Repeat every entry in the listing below, exactly.

══════════

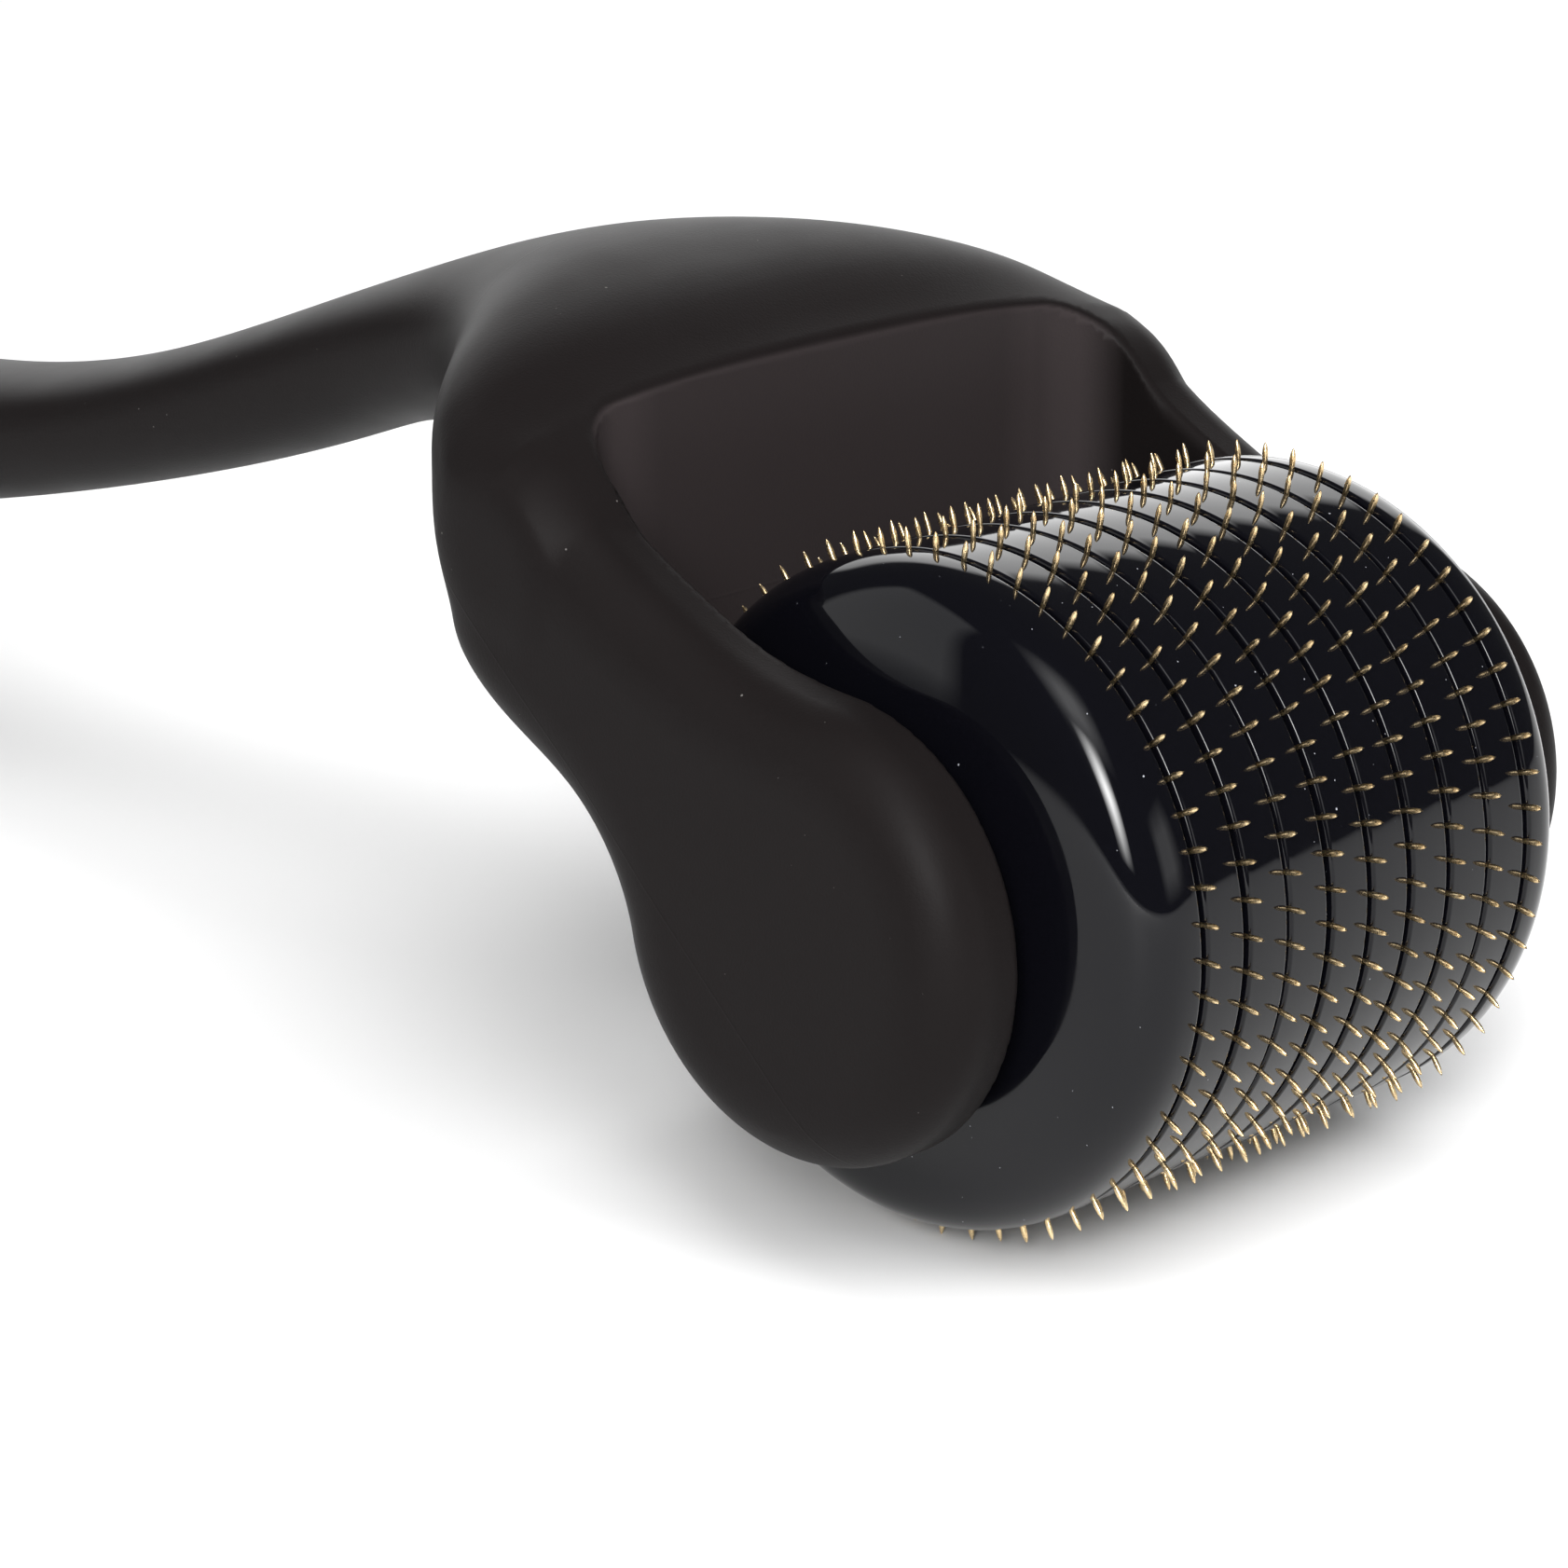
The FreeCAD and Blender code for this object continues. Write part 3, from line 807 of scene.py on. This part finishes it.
def aimed(name, data, right, back, place):
    """Camera or light in the scene, at a place in metres, looking against the direction `back`."""
    turn = np.eye(4)
    turn[:3, 0] = right
    turn[:3, 1] = np.cross(back, right)
    turn[:3, 2] = back
    turn[:3, 3] = place
    made = bpy.data.objects.new(name, data)
    made.matrix_world = Matrix(turn.tolist())
    bpy.context.scene.collection.objects.link(made)
    return made


def camera_at(azimuth, elevation, place_mm, lens):
    """Camera at a place in axle millimetres, with azimuth from the -Y side and no roll."""
    a, e = math.radians(azimuth), math.radians(elevation)
    right = np.array([math.cos(a), math.sin(a), 0])
    back = np.array([math.sin(a) * math.cos(e), -math.cos(a) * math.cos(e), math.sin(e)])
    data = bpy.data.cameras.new("camera")
    data.lens = lens
    data.sensor_width = 36.0
    data.clip_start = 0.005
    data.clip_end = 20.0
    bpy.context.scene.camera = aimed("camera", data, right, back, to_row(place_mm))


def soft_light(name, azimuth, elevation, distance, width, height, radiance,
               edge=0.0, in_gloss=True, in_diffuse=True):
    """Rectangular light facing the drum. Azimuth is from +X towards +Y, sizes in metres.

    With an edge share, the light fades out over that share of its size at each edge.
    """
    data = bpy.data.lights.new(name, "AREA")
    data.shape = "RECTANGLE"
    data.size = width
    data.size_y = height
    data.energy = radiance * math.pi * width * height
    a, e = math.radians(azimuth), math.radians(elevation)
    back = np.array([math.cos(a) * math.cos(e), math.sin(a) * math.cos(e), math.sin(e)])
    right = np.array([-math.sin(a), math.cos(a), 0])
    if edge:
        data.use_nodes = True
        t = Tree(data.node_tree)
        place = t.node("NewGeometry")
        split = t.node("SeparateXYZ")
        t.join(place.outputs["Parametric"], split.inputs[0])
        faded = 1.0
        for axis in (0, 1):
            off = t.math("ABSOLUTE", t.math("SUBTRACT", split.outputs[axis], 0.5))
            faded = t.math("MULTIPLY", t.between(off, 0.5 - edge, 0.5, 1.0, 0.0), faded)
        t.join(faded, data.node_tree.nodes["Emission"].inputs["Strength"])
    light = aimed(name, data, right, back, to_row((0, 0, 0)) + back * distance)
    light.visible_camera = False
    light.visible_glossy = in_gloss
    light.visible_diffuse = in_diffuse


def pale_floor():
    """Large pale floor at the height that the part stands on."""
    size = 3.0
    corners = [(-size, -size, 0), (size, -size, 0), (size, size, 0), (-size, size, 0)]
    mesh = bpy.data.meshes.new("floor")
    mesh.from_pydata(corners, [], [(0, 1, 2, 3)])
    material, _, shader = new_material("pale_floor")
    shader.inputs["Base Color"].default_value = (0.86, 0.86, 0.86, 1)
    shader.inputs["Roughness"].default_value = 0.7
    shader.inputs["Specular IOR Level"].default_value = 0.2
    floor = show("floor", mesh, material)


camera_at(44.72, 17.70, (106.26, -122.34, 53.27), 119.4)
pale_floor()

world = bpy.data.worlds.new("studio")
bpy.context.scene.world = world
world.use_nodes = True
world.node_tree.nodes["Background"].inputs["Color"].default_value = (0.98, 0.99, 1.0, 1)
world.node_tree.nodes["Background"].inputs["Strength"].default_value = 0.08

soft_light("backdrop", 137, 18, 0.9, 1.15, 0.66, 2.3, edge=0.12, in_diffuse=False)
soft_light("strip", -54, 26, 0.6, 0.20, 0.42, 46.0, edge=0.46)
soft_light("right", 18, 15, 0.7, 0.50, 0.34, 1.6, edge=0.3)
soft_light("left", -134, 25, 0.8, 0.46, 0.75, 1.1, edge=0.12)
soft_light("top", -12, 62, 1.6, 1.50, 1.50, 4.4, in_gloss=False)
soft_light("front", -50, 57, 1.4, 1.00, 1.00, 3.4, edge=0.4)

bpy.context.scene.view_settings.view_transform = "Standard"
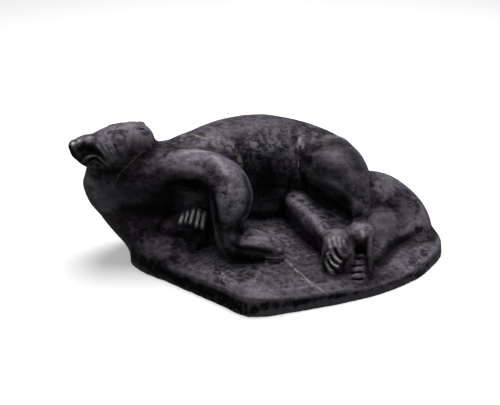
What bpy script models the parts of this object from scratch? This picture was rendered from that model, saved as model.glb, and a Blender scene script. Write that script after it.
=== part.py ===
"""An otter at rest on a slab, carved from one block of soapstone.

The otter lies on the slab with its chest leaning out over one end and its nose in the air. Its back is arched,
its four feet are gathered on the slab in front of it, and its tail curls round the other end.
The whole carving is one piece of stone.

The pose is a free form, so it is written in shares of the carving's length: 230 shares from the nose to the
far end of the slab. X runs along the carving from the nose to the tail, Y runs away from the otter's feet,
and Z is up from the underside of the slab.
"""

import math

import bmesh
import bpy
import numpy as np
from mathutils import Euler, Matrix, Vector
from mathutils.bvhtree import BVHTree

# Driving sizes, in metres
CARVING_LENGTH = 0.230
BASE_EDGE_HEIGHT = 0.012
CLAW_CUT_WIDTH = 0.0018
CLAW_CUT_DEPTH = 0.0013

# The pose is written in shares of the length, the origin is on the ground under the middle of the carving, and
# what stands on the slab goes up with the slab's edge
SHARE = CARVING_LENGTH / 230
EDGE_SHARES = 12
MIDDLE_SHARES = (7.5, -4.5)
LIFT = BASE_EDGE_HEIGHT - EDGE_SHARES * SHARE

# The fineness of the stone's skin, and how many facets are kept of it before the underside is cut
GRAIN = CARVING_LENGTH / 280
MOST_TRIANGLES = 10800
SECTION_SIDES = 28
STEPS_BETWEEN_STATIONS = 6

STONE_COLOUR = (0.055, 0.05, 0.062, 1)
STONE_ROUGHNESS = 0.36


def at(x, y, z):
    """A point of the pose, in metres."""
    middle_x, middle_y = MIDDLE_SHARES
    return Vector(((x - middle_x) * SHARE, (y - middle_y) * SHARE, z * SHARE + LIFT))


def smooth_through(stations, steps=STEPS_BETWEEN_STATIONS):
    """Rows of numbers on a smooth curve through the given rows."""
    rows = np.array(stations, float)
    before = np.vstack([2 * rows[0] - rows[1], rows[:-1]])
    after = np.vstack([rows[1:], 2 * rows[-1] - rows[-2]])
    slopes = (after - before) / 2
    result = []
    for start, end, leaving, arriving in zip(rows[:-1], rows[1:], slopes[:-1], slopes[1:]):
        for t in np.arange(steps) / steps:
            result.append(
                (2 * t**3 - 3 * t**2 + 1) * start
                + (t**3 - 2 * t**2 + t) * leaving
                + (3 * t**2 - 2 * t**3) * end
                + (t**3 - t**2) * arriving
            )
    result.append(rows[-1])
    return np.array(result)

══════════

§ **Solution to this task**
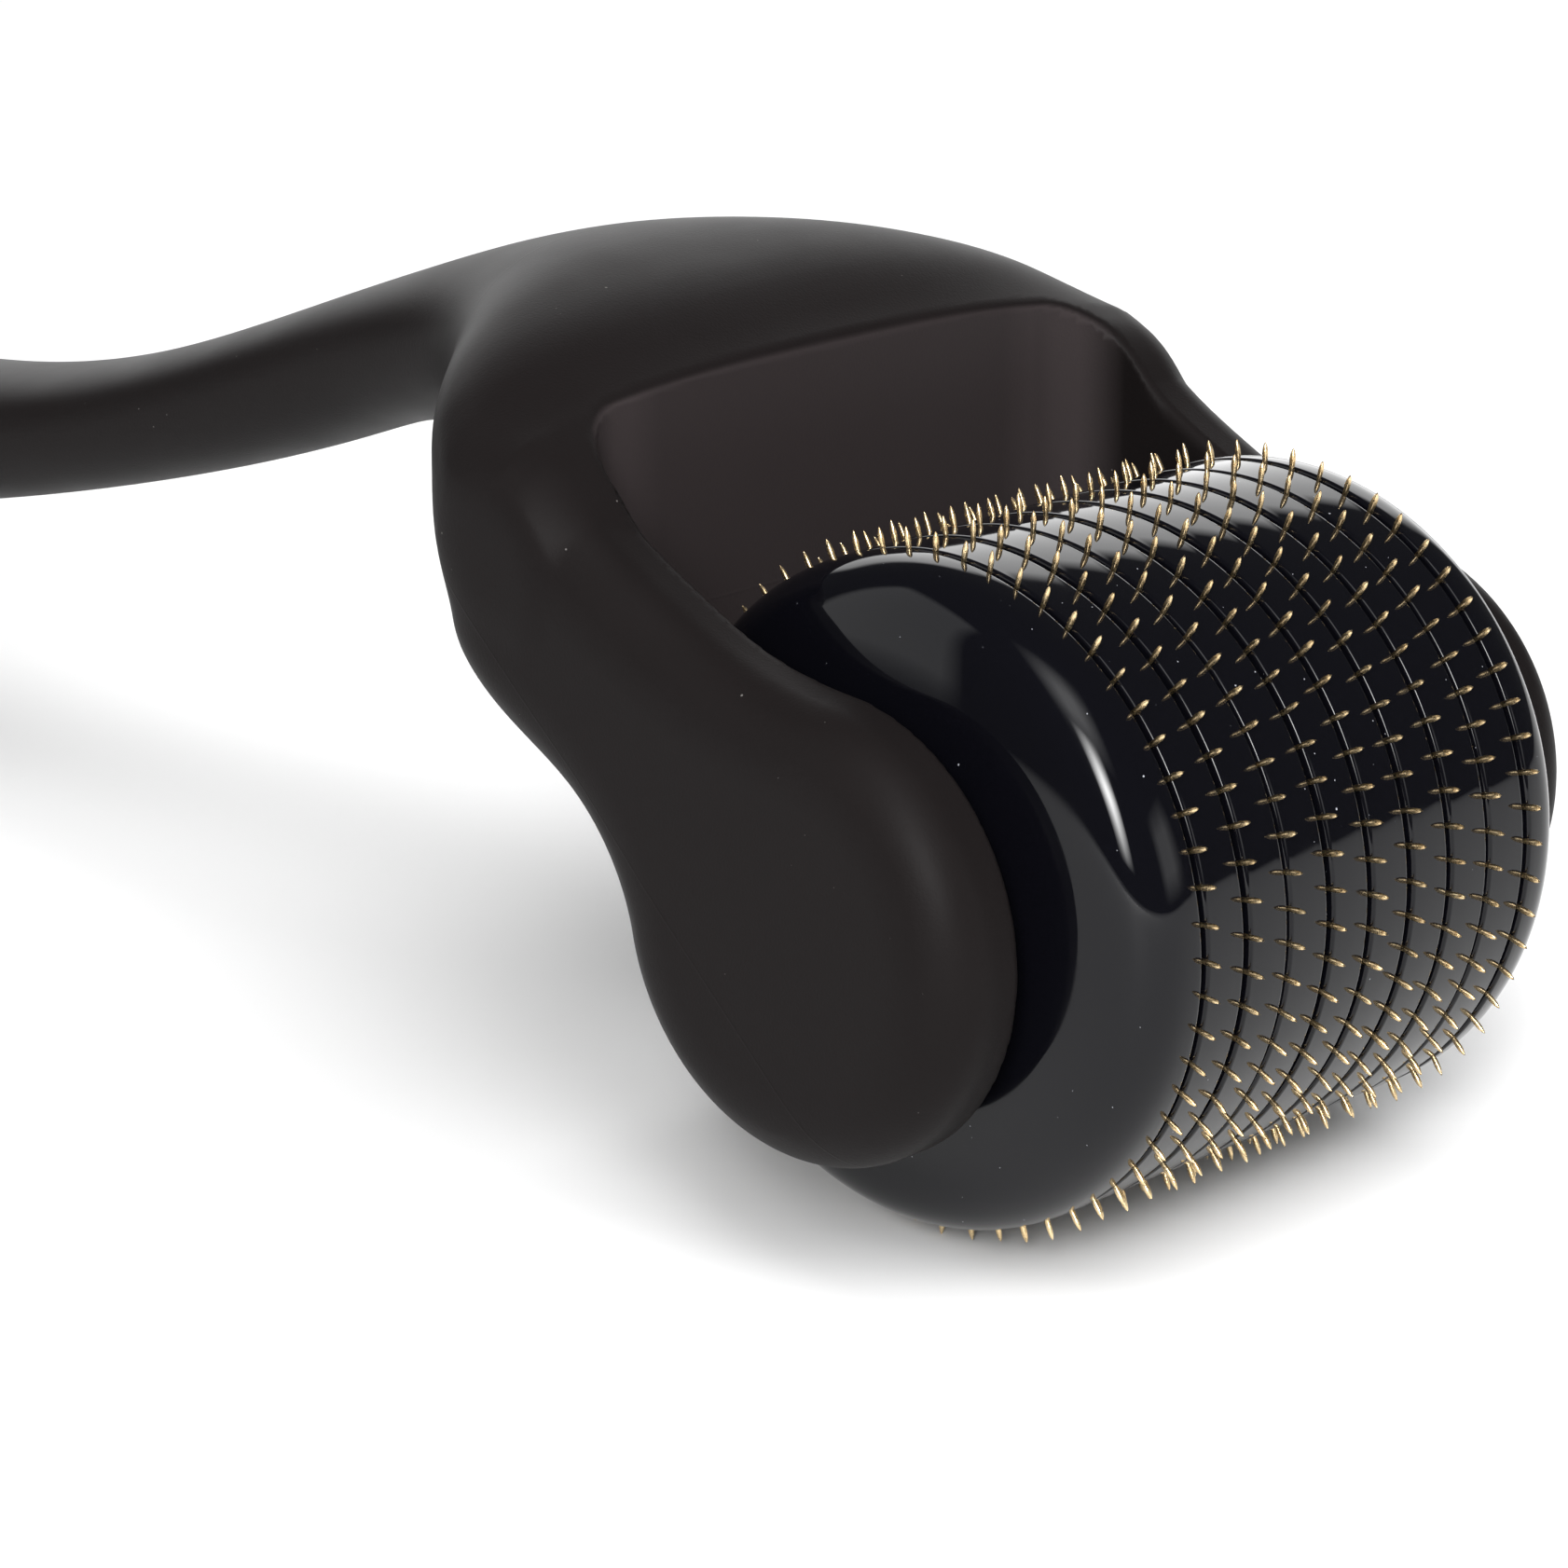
The FreeCAD and Blender code for this object continues. Write part 3, from line 807 of scene.py on. This part finishes it.
def aimed(name, data, right, back, place):
    """Camera or light in the scene, at a place in metres, looking against the direction `back`."""
    turn = np.eye(4)
    turn[:3, 0] = right
    turn[:3, 1] = np.cross(back, right)
    turn[:3, 2] = back
    turn[:3, 3] = place
    made = bpy.data.objects.new(name, data)
    made.matrix_world = Matrix(turn.tolist())
    bpy.context.scene.collection.objects.link(made)
    return made


def camera_at(azimuth, elevation, place_mm, lens):
    """Camera at a place in axle millimetres, with azimuth from the -Y side and no roll."""
    a, e = math.radians(azimuth), math.radians(elevation)
    right = np.array([math.cos(a), math.sin(a), 0])
    back = np.array([math.sin(a) * math.cos(e), -math.cos(a) * math.cos(e), math.sin(e)])
    data = bpy.data.cameras.new("camera")
    data.lens = lens
    data.sensor_width = 36.0
    data.clip_start = 0.005
    data.clip_end = 20.0
    bpy.context.scene.camera = aimed("camera", data, right, back, to_row(place_mm))


def soft_light(name, azimuth, elevation, distance, width, height, radiance,
               edge=0.0, in_gloss=True, in_diffuse=True):
    """Rectangular light facing the drum. Azimuth is from +X towards +Y, sizes in metres.

    With an edge share, the light fades out over that share of its size at each edge.
    """
    data = bpy.data.lights.new(name, "AREA")
    data.shape = "RECTANGLE"
    data.size = width
    data.size_y = height
    data.energy = radiance * math.pi * width * height
    a, e = math.radians(azimuth), math.radians(elevation)
    back = np.array([math.cos(a) * math.cos(e), math.sin(a) * math.cos(e), math.sin(e)])
    right = np.array([-math.sin(a), math.cos(a), 0])
    if edge:
        data.use_nodes = True
        t = Tree(data.node_tree)
        place = t.node("NewGeometry")
        split = t.node("SeparateXYZ")
        t.join(place.outputs["Parametric"], split.inputs[0])
        faded = 1.0
        for axis in (0, 1):
            off = t.math("ABSOLUTE", t.math("SUBTRACT", split.outputs[axis], 0.5))
            faded = t.math("MULTIPLY", t.between(off, 0.5 - edge, 0.5, 1.0, 0.0), faded)
        t.join(faded, data.node_tree.nodes["Emission"].inputs["Strength"])
    light = aimed(name, data, right, back, to_row((0, 0, 0)) + back * distance)
    light.visible_camera = False
    light.visible_glossy = in_gloss
    light.visible_diffuse = in_diffuse


def pale_floor():
    """Large pale floor at the height that the part stands on."""
    size = 3.0
    corners = [(-size, -size, 0), (size, -size, 0), (size, size, 0), (-size, size, 0)]
    mesh = bpy.data.meshes.new("floor")
    mesh.from_pydata(corners, [], [(0, 1, 2, 3)])
    material, _, shader = new_material("pale_floor")
    shader.inputs["Base Color"].default_value = (0.86, 0.86, 0.86, 1)
    shader.inputs["Roughness"].default_value = 0.7
    shader.inputs["Specular IOR Level"].default_value = 0.2
    floor = show("floor", mesh, material)


camera_at(44.72, 17.70, (106.26, -122.34, 53.27), 119.4)
pale_floor()

world = bpy.data.worlds.new("studio")
bpy.context.scene.world = world
world.use_nodes = True
world.node_tree.nodes["Background"].inputs["Color"].default_value = (0.98, 0.99, 1.0, 1)
world.node_tree.nodes["Background"].inputs["Strength"].default_value = 0.08

soft_light("backdrop", 137, 18, 0.9, 1.15, 0.66, 2.3, edge=0.12, in_diffuse=False)
soft_light("strip", -54, 26, 0.6, 0.20, 0.42, 46.0, edge=0.46)
soft_light("right", 18, 15, 0.7, 0.50, 0.34, 1.6, edge=0.3)
soft_light("left", -134, 25, 0.8, 0.46, 0.75, 1.1, edge=0.12)
soft_light("top", -12, 62, 1.6, 1.50, 1.50, 4.4, in_gloss=False)
soft_light("front", -50, 57, 1.4, 1.00, 1.00, 3.4, edge=0.4)

bpy.context.scene.view_settings.view_transform = "Standard"
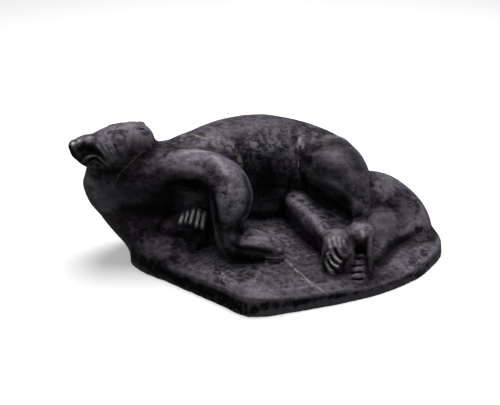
What bpy script models the parts of this object from scratch? This picture was rendered from that model, saved as model.glb, and a Blender scene script. Write that script after it.
=== part.py ===
"""An otter at rest on a slab, carved from one block of soapstone.

The otter lies on the slab with its chest leaning out over one end and its nose in the air. Its back is arched,
its four feet are gathered on the slab in front of it, and its tail curls round the other end.
The whole carving is one piece of stone.

The pose is a free form, so it is written in shares of the carving's length: 230 shares from the nose to the
far end of the slab. X runs along the carving from the nose to the tail, Y runs away from the otter's feet,
and Z is up from the underside of the slab.
"""

import math

import bmesh
import bpy
import numpy as np
from mathutils import Euler, Matrix, Vector
from mathutils.bvhtree import BVHTree

# Driving sizes, in metres
CARVING_LENGTH = 0.230
BASE_EDGE_HEIGHT = 0.012
CLAW_CUT_WIDTH = 0.0018
CLAW_CUT_DEPTH = 0.0013

# The pose is written in shares of the length, the origin is on the ground under the middle of the carving, and
# what stands on the slab goes up with the slab's edge
SHARE = CARVING_LENGTH / 230
EDGE_SHARES = 12
MIDDLE_SHARES = (7.5, -4.5)
LIFT = BASE_EDGE_HEIGHT - EDGE_SHARES * SHARE

# The fineness of the stone's skin, and how many facets are kept of it before the underside is cut
GRAIN = CARVING_LENGTH / 280
MOST_TRIANGLES = 10800
SECTION_SIDES = 28
STEPS_BETWEEN_STATIONS = 6

STONE_COLOUR = (0.055, 0.05, 0.062, 1)
STONE_ROUGHNESS = 0.36


def at(x, y, z):
    """A point of the pose, in metres."""
    middle_x, middle_y = MIDDLE_SHARES
    return Vector(((x - middle_x) * SHARE, (y - middle_y) * SHARE, z * SHARE + LIFT))


def smooth_through(stations, steps=STEPS_BETWEEN_STATIONS):
    """Rows of numbers on a smooth curve through the given rows."""
    rows = np.array(stations, float)
    before = np.vstack([2 * rows[0] - rows[1], rows[:-1]])
    after = np.vstack([rows[1:], 2 * rows[-1] - rows[-2]])
    slopes = (after - before) / 2
    result = []
    for start, end, leaving, arriving in zip(rows[:-1], rows[1:], slopes[:-1], slopes[1:]):
        for t in np.arange(steps) / steps:
            result.append(
                (2 * t**3 - 3 * t**2 + 1) * start
                + (t**3 - 2 * t**2 + t) * leaving
                + (3 * t**2 - 2 * t**3) * end
                + (t**3 - t**2) * arriving
            )
    result.append(rows[-1])
    return np.array(result)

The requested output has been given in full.